New Horizons will come within about 2,200 miles of Ultima Thule. It will be the farthest exploration of a planetary body to date and the photos the probe sends back to Earth will be the most distant images ever taken. A signal from mission control requires more than six hours to reach the spacecraft now, including such critical information as that needed for a course correction planned for October 3.

“Everything about this flyby is tougher,” Stern said. “The lighting levels are lower. Onboard the spacecraft, it’s three years older. Its fuel levels are lower. Its power levels are lower.
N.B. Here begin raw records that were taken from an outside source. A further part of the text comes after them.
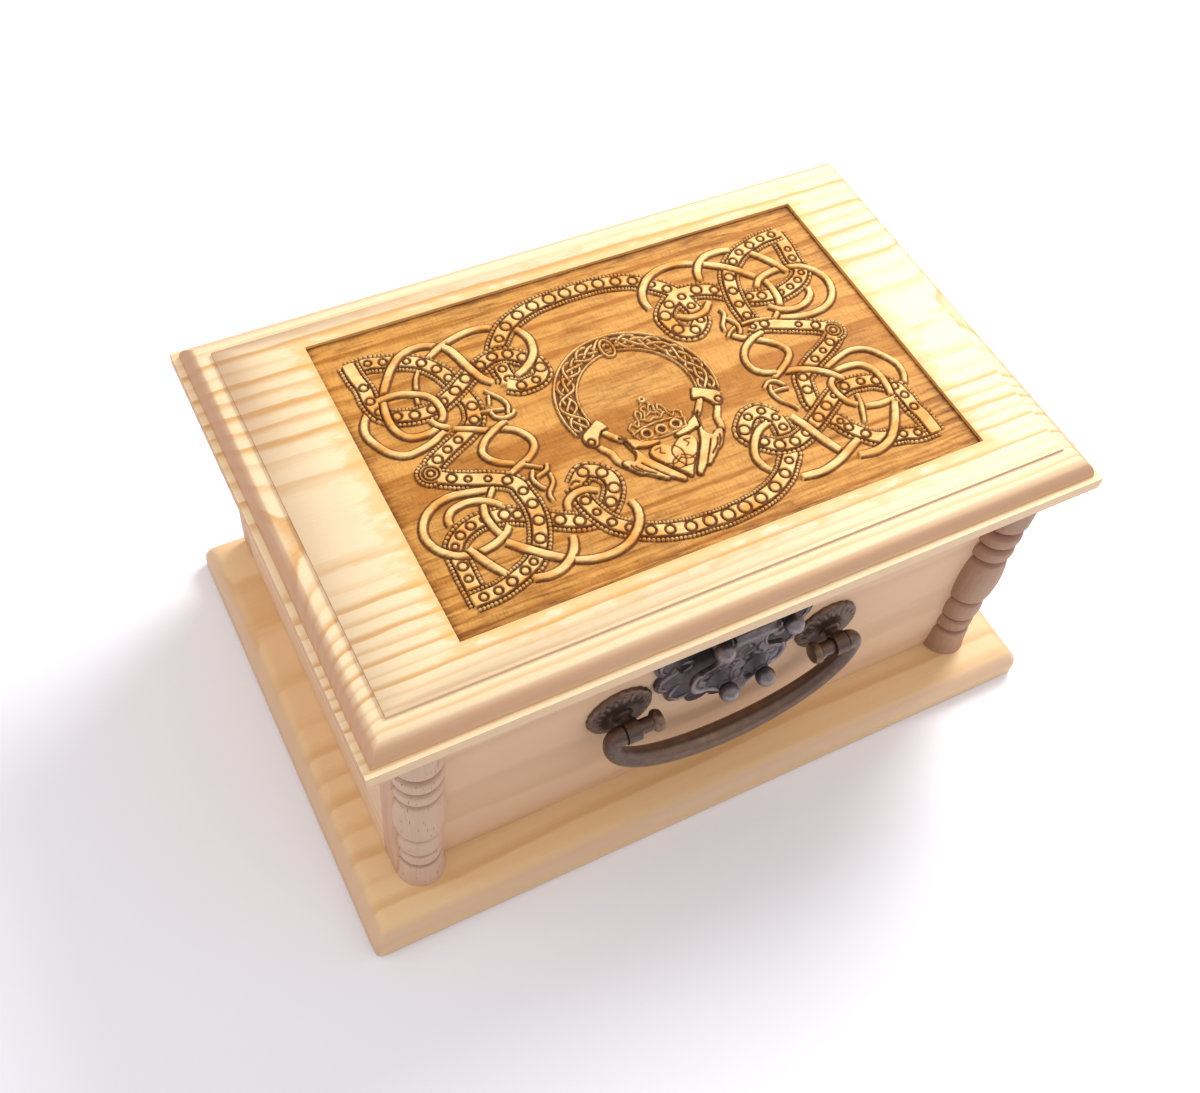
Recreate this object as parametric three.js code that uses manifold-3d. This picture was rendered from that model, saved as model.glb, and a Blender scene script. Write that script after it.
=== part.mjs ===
// A pine keepsake box with a moulded lid, two split turnings on its front, a drop handle
// and a hinged hasp. Millimetres, +Z up. The front faces -Y and the origin is under the middle.
import * as THREE from 'three';
import { mergeVertices } from 'three/addons/utils/BufferGeometryUtils.js';
import Module from 'manifold-3d';

const wasm = await Module();
wasm.setup();

// Clearances: between fitted pieces, round pins and screws, and how far a cutter passes a face
const FIT = 0.3;
const PIN_FIT = 0.3;
const CUT_PAST = 1;

// Facets round a circle: small holes and screws, plain bars, and the larger eyes and lobes
const SMALL_SIDES = 12;
const BAR_SIDES = 16;
const LARGE_SIDES = 24;

// The whole box stands on its base board, and the other boards are set in from the base's edges
const BASE_LENGTH = 227.5;
const BASE_DEPTH = 149.2;
const BASE_THICK = 10;
const BOX_HEIGHT = 105.7;
const BASE_EDGE_RADIUS = 6;
const BASE_CORNER_RADIUS = 2.4;
const BASE_EDGE_STEPS = 6;
const CORNER_STEPS = 3;

// Body of four boards, set back on the base to leave room for the turnings
const BODY_END_MARGIN = 13.25;
const BODY_FRONT_MARGIN = 17.5;
const BODY_BACK_MARGIN = 4.1;
const WALL_THICK = 8;

// Lid board: a lip, a ledge, a quarter-round and a step on all four edges, and a sunk panel
const LID_END_MARGIN = 3.75;
const LID_FRONT_MARGIN = 6.1;
const LID_THICK = 10.7;
const LID_LIP = 4.15;
const LID_LEDGE = 2;
const LID_STEP = 0.8;
const MOULD_WIDTH_ENDS = 9.3;
const MOULD_WIDTH_SIDES = 10;
const OVOLO_STEPS = 10;
const PANEL_MARGIN_LEFT = 33.2;
const PANEL_MARGIN_RIGHT = 29;
const PANEL_MARGIN_FRONT = 21.55;
const PANEL_MARGIN_BACK = 17.95;
const PANEL_SUNK = 1.2;

// Carving that stands off the floor of the sunk panel. Its lines are drawn for the back right
// quarter, as [out, back] from the middle of the knotwork, and mirrored into the other three.
const CARVING_LENGTH = 157.8;
const CARVING_DEPTH = 103.6;
const CARVING_RISE = 0.9;
const CARVING_X = 1;
const CARVING_Y = 1;
const BAND_HALF_WIDTH = 1.9;
const STRAND_HALF_WIDTH = 1;
const BANDS = [
	[ [ 63, 1.6 ], [ 56, 6.2 ], [ 46.3, 11 ], [ 44.2, 15.8 ], [ 43.9, 21 ], [ 45.3, 27 ],
		[ 47.5, 32.2 ], [ 51, 36.3 ], [ 58, 40 ], [ 70.3, 41.6 ] ],
	[ [ 69.3, 42.5 ], [ 68.7, 28.5 ], [ 66.2, 22.9 ], [ 59, 19.6 ], [ 49.5, 21.3 ], [ 42, 26 ],
		[ 35, 29.8 ], [ 30, 30.6 ], [ 24.4, 27.8 ], [ 21.3, 22.5 ], [ 23.7, 17.6 ], [ 28.5, 16.9 ] ],
	[ [ 28.5, 16.9 ], [ 30.8, 20.5 ], [ 30.6, 25.3 ], [ 27, 34.9 ], [ 18.9, 41.4 ], [ 10, 43.8 ],
		[ - 0.6, 44.4 ] ],
];
const STRANDS = [
	[ [ 53, 11.3 ], [ 58, 9.4 ], [ 63, 8.4 ], [ 69, 10 ], [ 72.5, 14 ], [ 73.8, 19 ],
		[ 72.3, 23.7 ], [ 68.5, 27.5 ], [ 60, 28 ] ],
	[ [ 48, 36.8 ], [ 41.5, 40 ], [ 34, 42.2 ], [ 27, 41.5 ], [ 22, 38.5 ], [ 19.2, 34 ],
		[ 19.2, 30 ], [ 22.5, 24.5 ], [ 28, 21.5 ] ],
];
const BAND_END = [ 63.9, 0.2 ];
const BAND_END_RADIUS = 3.2;

// Ring in the middle of the carving, open at the front, where two hands hold a crowned heart.
// The outlines are right halves, as [out, back] from the middle line of the ring.
const RING_X = - 0.5;
const RING_Y = 2.1;
const RING_OUTER_RADIUS = 23.4;
const RING_INNER_RADIUS = 16.8;
const RING_RISE = 0.6;
const RING_START = - 0.28;
const RING_STEPS = 9;
const HAND = [
	[ 20.6, - 7.3 ], [ 14.8, - 4.1 ], [ 13.4, - 7.3 ], [ 10.4, - 13.8 ], [ 2.7, - 17.1 ],
	[ 9, - 17.7 ], [ 7.9, - 21.5 ], [ 1.9, - 30.7 ], [ 3.2, - 31.3 ], [ 9.1, - 27.7 ],
	[ 13.6, - 23.5 ], [ 16.4, - 15.9 ], [ 19.8, - 11.8 ], [ 21.4, - 8.6 ],
];
const HEART = [ [ 0, - 20.4 ], [ 2.2, - 18.7 ], [ 5.2, - 18.3 ], [ 6.8, - 20.4 ], [ 5.4, - 23.9 ], [ 0, - 31.1 ] ];
const CROWN = [ [ 0, - 16 ], [ 7, - 15.1 ], [ 7.9, - 12.2 ], [ 6.4, - 8.9 ], [ 3.2, - 5.3 ], [ 0, - 2.2 ] ];

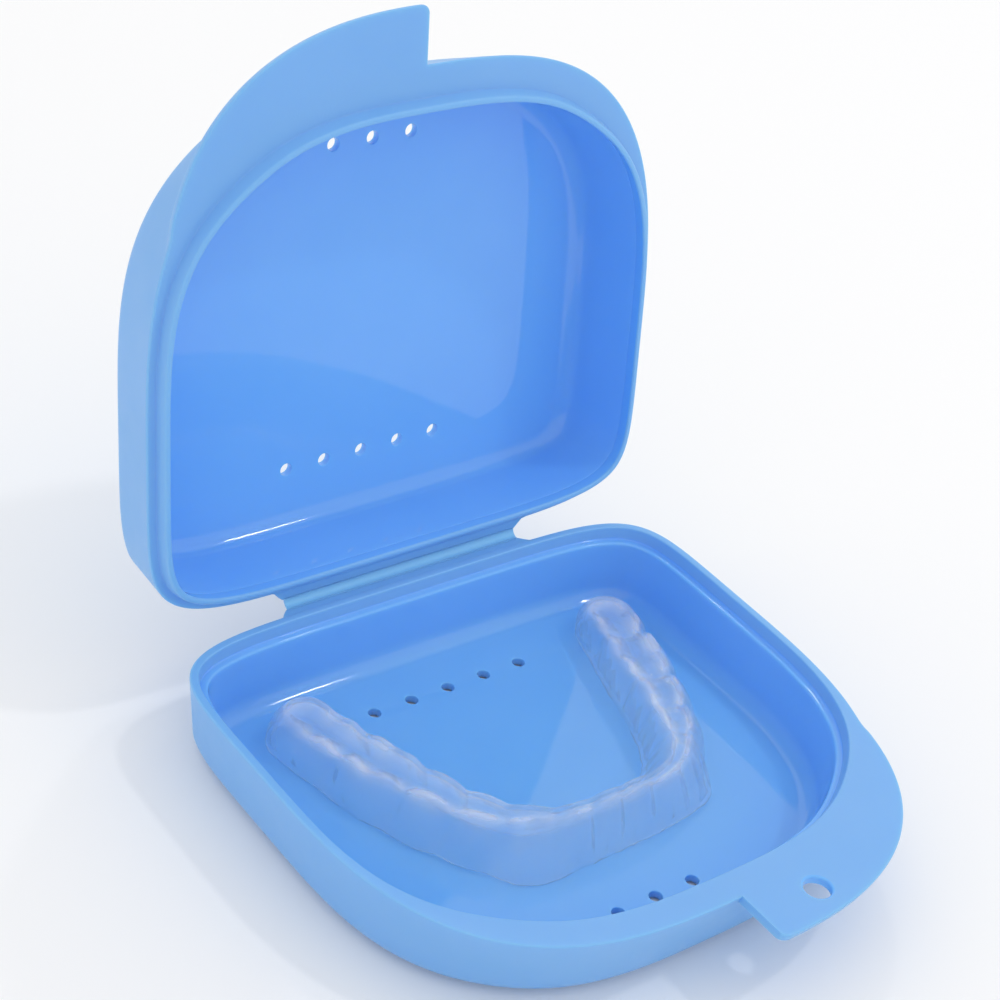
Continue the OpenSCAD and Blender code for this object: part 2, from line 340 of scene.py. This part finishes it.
def shell(name, rim_rings, materials):
    """A closed half of the case: underside, outer wall, rim and inside, with its rim at z = 0."""
    edge = []
    for t in turn(0, 90, 10):
        z = EDGE_R * (1 - math.cos(t)) - HALF_H
        edge.append(outline.ring(z, EDGE_R * (1 - math.sin(t))))
    wall_top = -RIM_GAP - TAB_T
    wall = [outline.ring(z, 0.0) for z in np.linspace(EDGE_R - HALF_H, wall_top, 10)[1:-1]]
    outside = disc(edge[0], -HALF_H, np.linspace(0.04, 1, 14)[:-1]) + edge + wall
    outside += flap_rings(-RIM_GAP)
    inside = rim_rings
    rings = np.array(outside + inside)
    rows, cols = rings.shape[:2]
    points = rings.reshape(-1, 3)
    faces = grid_faces(rows, cols).tolist()
    start = (rows - 1) * cols
    poles = [[i for i in range(cols - 1, -1, -1)], [start + i for i in range(cols)]]
    inner_row = len(outside) + GLOSS_FROM[name] - 1
    face_material = np.repeat((np.arange(rows - 1) >= inner_row).astype(int), cols).tolist()
    return new_piece(name, points, faces + poles, materials, face_material + [0, 1])


def base_rim():
    """Rings of the base's rim: the inner edge, the rebate and its ledge, then the inside."""
    inner = RIM_BAND
    rings = []
    for t in turn(0, 90, 5):
        z = -RIM_GAP - 0.2 * (1 - math.cos(t))
        rings.append(outline.ring(z, inner - 0.2 * (1 - math.sin(t)), 1.0))
    for t in turn(0, 90, 5):
        z = -REBATE_DEPTH + 0.25 * (1 - math.sin(t))
        rings.append(outline.ring(z, inner + 0.25 * (1 - math.cos(t)), 1.0))
    return rings + inner_wall(-REBATE_DEPTH, RIM_BAND + LEDGE_W, 0.35)


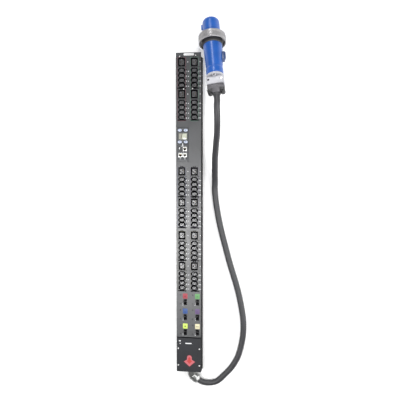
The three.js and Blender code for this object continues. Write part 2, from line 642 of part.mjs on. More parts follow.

It takes longer to communicate back and forth to the Earth. The navigation challenges are tougher. We think we are up to it as a team and as a spacecraft. We were designed to do exactly this—to go exploring beyond Pluto—but it’s going to be an adventure.”

The challenges, though, are well worth it to increase scientific understanding of this vast area that contains remnants from the creation of the solar system, preserved for billions of years in extreme cold.

“It’s our best window into the origin of the solar system and into our own past that we’ve ever had. It’s amazing,” Stern said.

“This is debris left over from our initial cloud collapse that created the solar system,” said James Green, NASA Chief Scientist. “We are going back in time by going out to the farthest reaches of the solar system to really understand what these objects are like. This is tremendously exciting for us.”